Despite the o-line returning intact, don’t be surprised if Ballard targets a mid-round selection for a tackle to groom as Castonzo’s eventual replacement.

“That’s a position I think you always need to look at,’’ he said. “It’s better to anticipate that a year or two earlier and start to get some guys in the pipeline.’’

The defensive line? Help is required, and that 13th overall pick could deliver that help. We’re talking about either a disruptive interior presence or an edge pass-rush threat.

Free-agent acquisition Justin Houston proved worthy of his two-year, $23 million contract. He led the team with 11 sacks, 18 quarterback hits and 13 tackles for loss. But he turns 31 March 29 and will be a free agent at the end of 2020. Also, Jabaal Sheard, a three-year mainstay, is a free-agent-to-be. Pass rusher Kemoko Turay is on the mend from a devastating ankle injury. Tyquan Lewis, a 2018 second-round pick, has yet to emerge and is heading into a make-it-or-break-it third season. Denico Autry and Margus Hunt slumped after strong 2018 seasons.

Ballard insisted the defensive line “played good’’ last season.

“It wasn’t bad,’’ he said, “but I am always going to be obsessed with the front. I mean I just believe that is how you win and have sustained success over time.

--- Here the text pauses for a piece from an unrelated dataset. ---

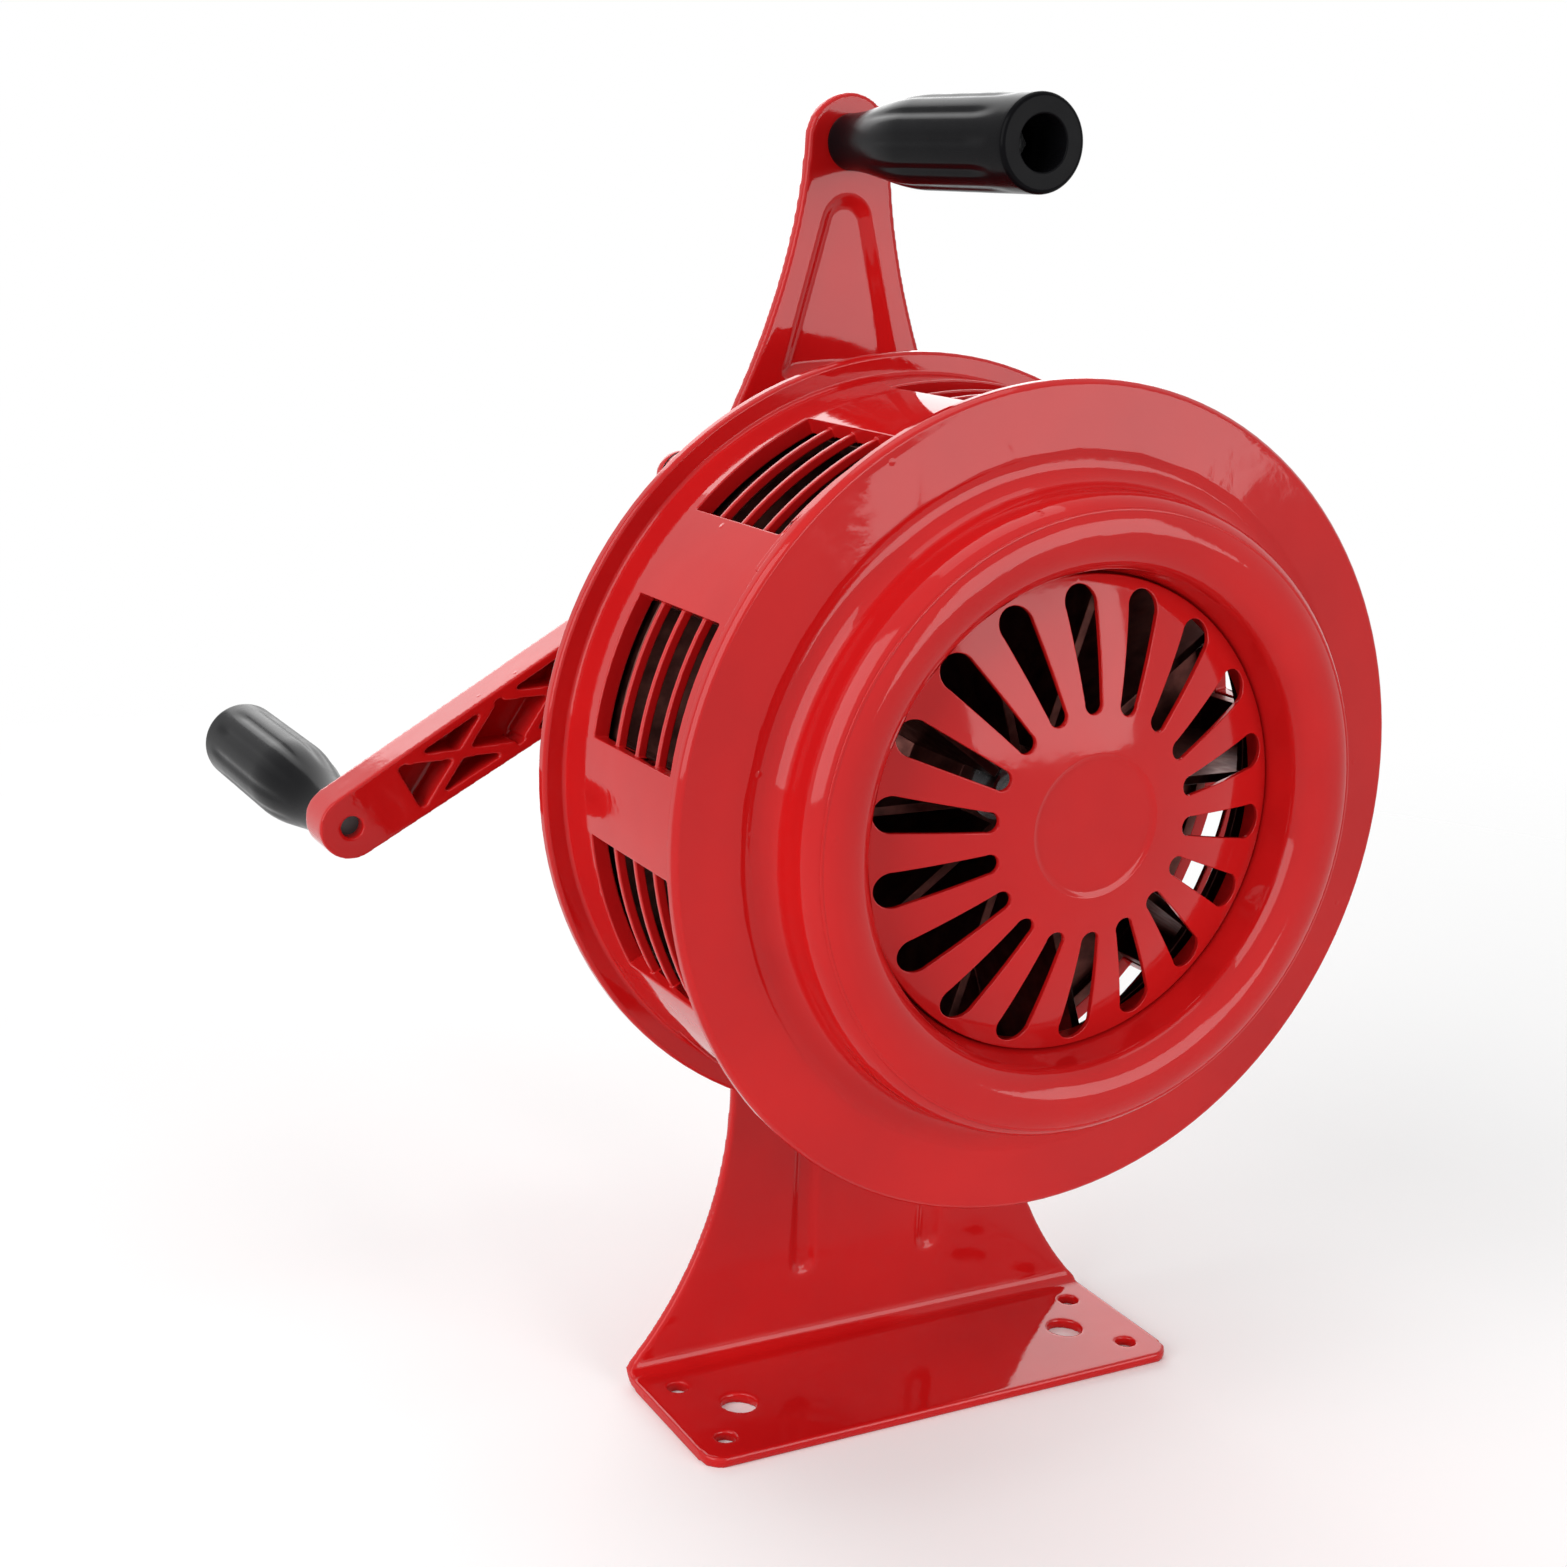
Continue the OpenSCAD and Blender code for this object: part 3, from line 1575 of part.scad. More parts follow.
module idler_gear() {
    color("darkgoldenrod")
        idler_space()
            difference() {
                slab(second_pair_y, second_pair_y + second_pair_w)
                    rotate(-idler_gear_phase)
                        gear_outline(idler_teeth);
                rod(idler_shaft_r + fit, second_pair_y - over, second_pair_y + second_pair_w + over);
            }
}

module idler_pinion() {
    y0 = second_pair_y + second_pair_w + pinion_extra_w;
    color("gray")
        idler_space()
            difference() {
                slab(y0, first_pair_y + crank_gear_w + pinion_extra_w)
                    rotate(-idler_pinion_phase)
                        gear_outline(pinion_teeth);
                rod(idler_shaft_r + fit, y0 - over, first_pair_y + crank_gear_w + pinion_extra_w + over);
            }
}

// Rotor

rotor_r = drum_in_r - rotor_gap;
rotor_rear_set = 4;
rotor_front_reach = 3;
rotor_hub_set = 4;
rotor_tip_reach = 2;
web_gap = 3;
rotor_rear_y = front_boss_y + rotor_rear_set;
rotor_front_y = flange_y - louvre_start - louvre_len - rotor_front_reach;
rotor_hub_y = front_bearing_y - rotor_hub_set;
rotor_hub_len = 30;
rotor_boss_r = 5.6;
rotor_ring_t = 2.4;
rotor_nut_h = 6;
rotor_nut_af = 13;
rotor_washer_r = 9;
rotor_tip_y = rotor_hub_y - rotor_hub_len - washer_t - rotor_nut_h - rotor_tip_reach;
rotor_step_y = front_bearing_y + front_bearing[2] + rotor_tip_reach;
web_in_r = front_bearing[1] + bearing_boss_wall + web_gap;

module rotor_shaft() {
    color("silver")
        siren_axis() {
            rod(front_bearing[0], rotor_tip_y, rotor_step_y);
            rod(rear_bearing[0], rotor_step_y - bite, rear_bearing_y + rear_bearing[2]);
        }
}

module rotor_pinion() {
    y0 = second_pair_y - pinion_extra_w;
    y1 = second_pair_y + second_pair_w + pinion_extra_w;
    color("gray")
        siren_axis()
            difference() {
                slab(y0, y1)
                    rotate(-rotor_pinion_phase)
                        gear_outline(rotor_teeth);
                rod(rear_bearing[0] + fit, y0 - over, y1 + over);
            }
}

module siren_rotor() {
    port_rear_y = flange_y - louvre_start - fin_t;
    port_front_y = rotor_front_y + rotor_ring_t + fin_t;
    vane_len = rotor_rear_y - rotor_front_y - rotor_plate_t;
    color("#303030")
        siren_axis()
            difference() {
                union() {
                    turned([
                        [rotor_r - rotor_rim_t, rotor_front_y + rotor_ring_t],
                        [eye_r, rotor_front_y + rotor_ring_t],
                        [eye_r, rotor_front_y],
                        [rotor_r, rotor_front_y],
                        [rotor_r, rotor_rear_y],
                        [web_in_r, rotor_rear_y],
                        [rotor_boss_r, rotor_hub_y],
                        [rotor_boss_r, front_bearing_y - fit],
                        [front_bearing[0] + fit, front_bearing_y - fit],
                        [front_bearing[0] + fit, rotor_hub_y - rotor_hub_len],
                        [rotor_hub_r, rotor_hub_y - rotor_hub_len],
                        [rotor_hub_r, rotor_hub_y - 2 * rotor_plate_t],
                        [web_in_r, rotor_rear_y - rotor_plate_t],
                        [rotor_r - rotor_rim_t, rotor_rear_y - rotor_plate_t]
                    ]);
                    for (i = [0:vane_count - 1])
                        rotate([0, (i + 0.5) * 360 / vane_count, 0])
                            translate([-vane_t / 2, rotor_front_y + bite, rotor_hub_r - bite])
                                cube([vane_t, vane_len, rotor_r - rotor_hub_r - rotor_rim_t / 2]);
                }
                for (i = [0:louvre_count - 1])
                    rotate([0, i * 360 / louvre_count, 0])
                        slab(port_front_y, port_rear_y)
                            port(rotor_r - 2 * rotor_rim_t, rotor_r + 4 * over);
                rod(front_bearing[1] + bearing_boss_wall + over, front_boss_y - over, rotor_rear_y + over);
            }
}

module rotor_washer() {
    seat = rotor_hub_y - rotor_hub_len;
    color("silver")
        siren_axis()
            difference() {
                rod(rotor_washer_r, seat - washer_t, seat);
                rod(front_bearing[0] + fit, seat - washer_t - over, seat + over);
            }
}

module rotor_nut() {
    seat = rotor_hub_y - rotor_hub_len - washer_t;
    color("silver")
        siren_axis()
            difference() {
                hexagon(rotor_nut_af, seat - rotor_nut_h, seat);
                rod(front_bearing[0] + fit, seat - rotor_nut_h - over, seat + over);
            }
}

stand_bracket();
stand_bolts();
siren_housing();
front_horn();
horn_screws();
intake_grille();
grille_rivets();
gear_cover();
cover_gasket();
cover_screws();
carry_grip();
carry_grip_screw();
carry_grip_nut();
crank_bushes();
idler_bushes();
bearing_outer_rings();
bearing_balls();
bearing_circlip();
crank_shaft();
crank_gear();
crank_keys();
crank_thrust_washer();
crank_circlip();
crank_spacer();
crank_arm();
crank_washer();
crank_nut();
crank_cap();
crank_grip_screw();
crank_grip_washer();
crank_grip();
idler_shaft();
idler_gear();
idler_pinion();
rotor_shaft();
bearing_inner_rings();
rotor_pinion();
siren_rotor();
rotor_washer();
rotor_nut();
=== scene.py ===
"""Looks of the hand crank siren: finishes, soft edges, stage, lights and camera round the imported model."""
import json
import math

import bmesh
import bpy
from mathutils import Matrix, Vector


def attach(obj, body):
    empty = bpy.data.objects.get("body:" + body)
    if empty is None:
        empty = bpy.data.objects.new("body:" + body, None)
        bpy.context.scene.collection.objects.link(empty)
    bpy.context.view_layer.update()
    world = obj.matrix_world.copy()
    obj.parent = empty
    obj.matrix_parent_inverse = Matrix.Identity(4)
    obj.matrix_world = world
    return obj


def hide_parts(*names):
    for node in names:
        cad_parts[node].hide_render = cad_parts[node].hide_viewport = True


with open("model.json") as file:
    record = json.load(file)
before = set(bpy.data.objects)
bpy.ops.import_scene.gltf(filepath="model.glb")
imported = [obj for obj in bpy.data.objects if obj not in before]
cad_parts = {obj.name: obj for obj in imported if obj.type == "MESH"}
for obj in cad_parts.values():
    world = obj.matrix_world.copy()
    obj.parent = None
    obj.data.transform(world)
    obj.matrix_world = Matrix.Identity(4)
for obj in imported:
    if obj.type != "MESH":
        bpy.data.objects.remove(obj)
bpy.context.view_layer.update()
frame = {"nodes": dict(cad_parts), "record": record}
nodes = frame["nodes"]
behaviour = frame["record"]["behaviour"]
BODY_OF = {name: body for body, names in behaviour["bodies"].items() for name in names}
SLOT_OF = {part["node"]: part["material_slot"] for part in frame["record"]["subparts"]}
JOINT_PLACE = {joint["name"]: joint["pos_m"] for joint in behaviour["joints"]}

# Shapes are written in millimetres; the stage, lamps and camera in the scene's metres
MM = 0.001
AXIS_Z = JOINT_PLACE["rotor_spin"][2] / MM


def put(name, data):
    """Puts a mesh, lamp or camera in the scene."""
    thing = bpy.data.objects.new(name, data)
    bpy.context.scene.collection.objects.link(thing)
    return thing


def facing(place, aim):
    """The turn that points a lamp or camera from its place at its aim."""
    return (aim - place).to_track_quat("-Z", "Y").to_euler()


# Camera

CAMERA_PLACE = Vector((-0.3280, -0.5042, 0.3228))
CAMERA_AIM = Vector((-0.0318, 0.0303, 0.1680))
CAMERA_ROLL = math.radians(2.53)
LENS, SENSOR = 53.5, 36
CLIP_NEAR, CLIP_FAR = 0.02, 30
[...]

“I believe in building from the inside-out. I’ve said that from the day I walked in this door and that philosophy won’t change.’’

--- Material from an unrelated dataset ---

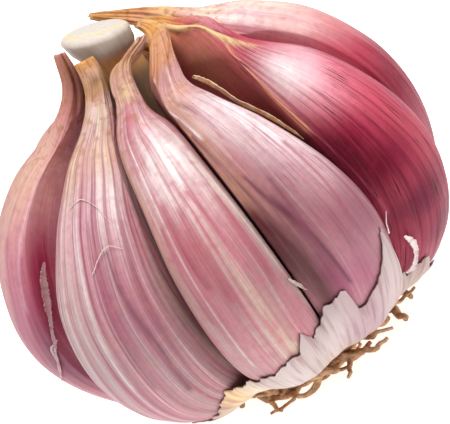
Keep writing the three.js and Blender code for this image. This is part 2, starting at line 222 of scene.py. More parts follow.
# Distance from the axis and height, from the foot to the tip.
BACK = [
    (9.0, 5.2),
    (14.5, 4.2),
    (20.5, 6.0),
    (25.6, 11.5),
    (27.9, 19.0),
    (26.6, 27.0),
    (22.0, 34.5),
    (16.6, 39.3),
    (11.6, 42.4),
    (8.2, 44.8),
    (6.6, 47.6),
]
INNER_EDGE = [
    (6.4, 6.2),
    (5.8, 7.5),
    (5.3, 10.0),
    (5.1, 14.0),
    (5.0, 19.0),
    (5.0, 24.5),
    (5.0, 30.0),
    (5.1, 35.0),
    (5.3, 39.5),
    (5.5, 43.5),
    (5.6, 47.4),
]
HALF_WIDTH = [1.6, 4.2, 6.0, 6.9, 7.1, 6.7, 5.4, 4.0, 2.1, 1.4, 1.15]
STATIONS = len(BACK) - 1
CAP_DEPTH = 0.9  # depth of the rounded back, in half widths
FLANK_BEND = 0.75
FLANK_REACH = 0.9
NECK_STATIONS = 2  # so many stations at the tip carry the inner edge along with the back
NECK_FOLLOWS = 0.9
NECK_TWIST = 22
TWIST_FROM, TWIST_TO = 40.0, 48.0
WALLS_FADE, WALLS_END = 42.0, 44.0  # the walls give way between these heights
print("a clove's back reaches", max(radius for radius, height in BACK), "mm from the axis")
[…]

Again, an upgrade lurks in the draft.

The premier tackle, Auburn’s Derrick Brown, is considered a top-10 talent and undoubtedly will be gone when Ballard is on the clock. South Carolina’s Javon Kinlaw might still be available.

Kinlaw is one of the more inspiring rags-to-possible-riches stories at the on-going NFL Scouting Combine. He endured being homeless and hungry growing up in Washington D.C.

“Seeing a lot of things kids shouldn’t see,’’ he said. “Doing a lot of things kids shouldn’t do.’’

Before emerging as an all-SEC talent at South Carolina, Kinlaw went to Jones County Junior College (Mississippi) in 2016. Football wasn’t his first priority.

“I didn’t go to junior college for football, really,’’ he said. “I just went because I had somewhere to sleep. I had some free food to eat. That’s really why I went.’’

Enduring the hard times helped deliver Kinlaw to the doorstep of something much bigger. At 6-5 and 324 pounds, he’s likely to anchor some team’s defensive front.

Other defensive front possibilities include Iowa end A.J. Epenesa and Penn State end Yetur Gross-Matos.

The pre-draft noise regarding the Colts finding a top-end wideout won’t fade.

But neither will Ballard’s obsession with upgrading the o-line and d-line.